Thermodynamic Properties of Amorphous Solids —Glass Formation and Glass Transition— (<I>Overview</I>)

Abstract

Glasses are generally produced from the highly undercooled liquid state by rapid quenching methods or quasi-statically at slow cooling by the effective control of potent heterogeneous nucleation sites. For metallic systems the latter method recently has led to the development of bulk metallic glass with a complex multicomponent chemistry and advanced engineering properties. Besides the formation of deep eutectics due to the strongly varying atomic size of the constituents an enhanced oxygen solubility is necessary in order to control heterogeneous nucleation and produce a bulk metallic glass. As long as crystallization can be avoided the relevant thermodynamic properties of the metastable glassy and undercooled liquid phases can be measured below and above the glass transition temperature, respectively. The obtained data give new insight into the nature of the glass transition suggesting that it is not a phase transition in the classical sense but kinetic freezing triggered by an underlying entropic instability. However, different types of glasses distinguished as fragile and strong exhibit different densities of configurational states. Therefore, the thermodynamic and transport properties become dependent on the time scales of their exploration. Furthermore, glass formation can be achieved by solid-state-processing without passing through the liquid state. This crystal-to-glass transition is observed under a number of different experimental conditions when a sufficiently high energy level is reached and kinetic conditions prevent the establishment of equilibrium.
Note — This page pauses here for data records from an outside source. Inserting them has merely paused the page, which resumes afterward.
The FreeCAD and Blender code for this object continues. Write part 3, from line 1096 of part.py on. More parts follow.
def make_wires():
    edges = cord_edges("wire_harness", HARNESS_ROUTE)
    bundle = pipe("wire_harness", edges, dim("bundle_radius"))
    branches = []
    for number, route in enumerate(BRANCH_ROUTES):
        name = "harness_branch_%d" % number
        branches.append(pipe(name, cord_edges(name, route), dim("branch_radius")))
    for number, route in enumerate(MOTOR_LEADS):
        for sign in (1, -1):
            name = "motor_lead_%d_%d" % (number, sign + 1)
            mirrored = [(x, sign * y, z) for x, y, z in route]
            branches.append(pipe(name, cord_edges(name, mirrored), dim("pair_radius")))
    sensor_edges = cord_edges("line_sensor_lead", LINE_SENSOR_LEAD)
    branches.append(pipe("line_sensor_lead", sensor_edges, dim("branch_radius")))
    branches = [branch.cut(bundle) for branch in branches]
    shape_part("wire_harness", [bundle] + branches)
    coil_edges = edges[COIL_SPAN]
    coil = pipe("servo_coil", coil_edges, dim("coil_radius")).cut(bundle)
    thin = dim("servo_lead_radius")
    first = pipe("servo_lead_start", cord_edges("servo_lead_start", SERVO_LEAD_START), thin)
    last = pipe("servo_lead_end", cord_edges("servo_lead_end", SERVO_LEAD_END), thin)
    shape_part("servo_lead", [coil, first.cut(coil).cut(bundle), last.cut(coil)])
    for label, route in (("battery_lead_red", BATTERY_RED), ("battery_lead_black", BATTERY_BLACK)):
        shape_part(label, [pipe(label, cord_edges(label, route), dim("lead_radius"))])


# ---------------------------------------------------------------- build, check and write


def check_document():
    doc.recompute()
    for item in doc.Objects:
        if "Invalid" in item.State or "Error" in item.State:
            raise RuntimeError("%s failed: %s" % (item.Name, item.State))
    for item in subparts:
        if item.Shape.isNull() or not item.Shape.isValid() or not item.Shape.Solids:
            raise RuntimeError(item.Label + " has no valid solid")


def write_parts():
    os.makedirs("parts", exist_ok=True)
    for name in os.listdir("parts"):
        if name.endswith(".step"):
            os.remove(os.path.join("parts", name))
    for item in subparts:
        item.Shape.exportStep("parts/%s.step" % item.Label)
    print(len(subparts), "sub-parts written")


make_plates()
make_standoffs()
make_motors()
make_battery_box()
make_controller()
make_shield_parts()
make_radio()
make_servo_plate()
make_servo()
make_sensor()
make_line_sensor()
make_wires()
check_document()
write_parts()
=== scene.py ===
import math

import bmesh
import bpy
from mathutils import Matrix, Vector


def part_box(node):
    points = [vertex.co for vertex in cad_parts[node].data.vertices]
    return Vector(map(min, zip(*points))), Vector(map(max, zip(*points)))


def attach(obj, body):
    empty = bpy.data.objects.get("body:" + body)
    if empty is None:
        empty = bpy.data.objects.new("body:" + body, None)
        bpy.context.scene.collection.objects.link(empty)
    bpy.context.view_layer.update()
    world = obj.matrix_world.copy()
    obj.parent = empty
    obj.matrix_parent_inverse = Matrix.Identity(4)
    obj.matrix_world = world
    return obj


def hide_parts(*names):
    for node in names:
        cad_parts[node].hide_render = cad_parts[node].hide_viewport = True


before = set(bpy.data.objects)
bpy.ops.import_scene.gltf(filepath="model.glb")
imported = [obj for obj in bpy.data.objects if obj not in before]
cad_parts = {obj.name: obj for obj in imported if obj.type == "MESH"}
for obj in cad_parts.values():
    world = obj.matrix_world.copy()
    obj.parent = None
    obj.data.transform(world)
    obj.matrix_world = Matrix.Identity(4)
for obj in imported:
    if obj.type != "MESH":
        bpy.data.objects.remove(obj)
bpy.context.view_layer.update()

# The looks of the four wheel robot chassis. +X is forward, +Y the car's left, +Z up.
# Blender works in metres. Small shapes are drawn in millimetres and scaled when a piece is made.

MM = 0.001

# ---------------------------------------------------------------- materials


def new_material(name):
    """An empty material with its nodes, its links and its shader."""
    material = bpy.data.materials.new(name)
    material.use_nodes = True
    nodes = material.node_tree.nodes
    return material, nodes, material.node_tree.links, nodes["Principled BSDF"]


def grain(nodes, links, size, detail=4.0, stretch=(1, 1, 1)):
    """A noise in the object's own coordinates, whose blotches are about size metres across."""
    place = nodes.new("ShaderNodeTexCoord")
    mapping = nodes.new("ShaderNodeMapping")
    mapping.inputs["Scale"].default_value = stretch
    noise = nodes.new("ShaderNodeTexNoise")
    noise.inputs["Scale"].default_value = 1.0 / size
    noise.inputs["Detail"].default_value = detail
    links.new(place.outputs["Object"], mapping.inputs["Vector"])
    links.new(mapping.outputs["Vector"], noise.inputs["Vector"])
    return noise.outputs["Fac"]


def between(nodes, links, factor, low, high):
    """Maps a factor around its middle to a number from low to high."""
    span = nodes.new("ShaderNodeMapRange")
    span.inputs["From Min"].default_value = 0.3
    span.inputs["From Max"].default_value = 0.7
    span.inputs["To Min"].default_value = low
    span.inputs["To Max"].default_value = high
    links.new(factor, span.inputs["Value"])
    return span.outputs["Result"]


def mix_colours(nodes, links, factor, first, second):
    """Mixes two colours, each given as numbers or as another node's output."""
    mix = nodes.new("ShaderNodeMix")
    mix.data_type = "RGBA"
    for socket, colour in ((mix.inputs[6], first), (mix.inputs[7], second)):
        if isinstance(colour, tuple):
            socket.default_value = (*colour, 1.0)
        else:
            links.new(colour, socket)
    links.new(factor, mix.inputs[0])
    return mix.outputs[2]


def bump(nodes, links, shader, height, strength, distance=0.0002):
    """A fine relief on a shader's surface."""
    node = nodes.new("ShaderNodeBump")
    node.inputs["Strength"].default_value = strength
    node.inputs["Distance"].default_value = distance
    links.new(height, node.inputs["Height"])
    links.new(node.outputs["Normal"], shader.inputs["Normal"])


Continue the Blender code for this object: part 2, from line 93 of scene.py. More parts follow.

In some instances it can be shown that basically the same glassy state can be reached approaching it from the liquid or the solid state. In both cases the stability of the undercooled liquid and the non-equilibrium solid against glass formation is limited by an isentropic condition. Conceptually, the formation of the glassy state from the liquid and the solid can then be understood within a thermodynamic framework under appropriate kinetic constraints resulting in a universal phase diagram with a pseudocritical point.